By April 1998, Coffman said in his deposition, his own head appeared to be on the political chopping block. During discussions regarding commission decisions and rulings by the Arkansas Court of Appeals, business leaders repeatedly voiced fears that the business advantages established by the 1993 legislature were eroding.
At a meeting at the Wal-Mart claims headquarters in Bentonville, Coffman said, Carter stuck his finger in the commission chairman’s face and warned, “Because of your opinions, you should quit as chairperson.”
That didn’t change the way he voted, Coffman insisted, but he did begin reading Wilson’s dissenting opinions before writing his own.
The search for someone to fire, according to various depositions, then turned to the staff of judges who serve as the commission’s front-line hearings officers.
“Mr. Carter wanted the commission to discharge an administrative law judge, and Mr.

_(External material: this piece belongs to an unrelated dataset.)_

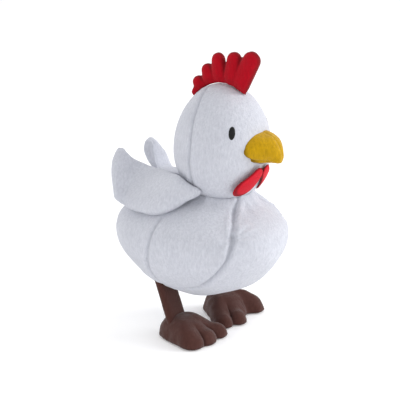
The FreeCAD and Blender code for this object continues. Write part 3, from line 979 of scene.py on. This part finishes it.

Carter specifically mentioned that the discharged ALJ should either be Judge Harrison or Judge [Mike] Ellig,” Harrison’s attorneys said in court filings.
Woods said Coffman warned him on April 25, 1998 — during the induction of a judge in Fort Smith — that business interests wanted Harrison fired. Woods said the warning came after Coffman praised Harrison’s work at the commission.
“I must tell you that we’re being pressured by some of the self-insurers and some of the insurance companies to get rid of Eileen — to discharge her or fire her — because they feel she’s being too fair to claimants,” Woods quoted Coffman as saying. “We’re not going to let that happen. I think we can protect her.”
Coffman, in his own sworn deposition, denied making the statement and said he remembers telling the judge that his daughter was doing “fine.”
“I just do not have the same recollection of the conversation,” he said.
According to a brief filed by Harrison’s attorneys, witnesses said Wilson was a vocal participant in the meetings, which extended through May 1998. The attorneys said he repeatedly questioned Harrison’s work and said “his people were agitated about Judge Harrison’s decisions and they wanted her head.”
Marcus Devine, a Little Rock attorney who served as Huckabee’s regulatory liaison at the time, said he reviewed Harrison’s opinions for several months after the complaints from Carter and others surfaced.
Ascribing the pressure to “members of big industry, who happened to be members of ASIA,” Devine wrote a memo to Huckabee informing him of the problem and later drafted a critique of Harrison’s decisions.
“Their concern was much more the erosion of the act than any particular numerical decisions,” Devine testified later.
The axe falls
Julie Benafield Bowman, a former Pulaski County prosecutor, former supervising attorney to the workers’ comp fraud unit for the Insurance Department and former general counsel to the Arkansas Development Finance Authority, was hired at Huckabee’s recommendation to become the commission’s chief executive officer on May 26, 1998.
She said Brenda Turner, the governor’s chief of staff, asked her to review Harrison’s work and then asked for a specific analysis of the Reddick opinion. Bowman confirmed that the judge had declared the drug testing provision in Act 796 unconstitutional.
When Turner suggested the firing in August 1998, Bowman passed it on to Coffman. Together they called her in and fired her.
Coffman has declined to discuss the case for this article. Bowman and David Greenbaum, chief administrative law judge for the Workers’ Compensation Commission, confirmed under oath that Harrison was never told that her rulings were in question or that the backlogged cases on her docket were a problem.
Quoting Greenbaum, Harrison’s attorneys said the firing had a “chilling effect” on all the other administrative law judges. But Bowman flatly denied Harrison’s attorneys’ contention that she was hired in order to fire Harrison.
“No,” she said. “As far as I’m concerned, that’s not true.”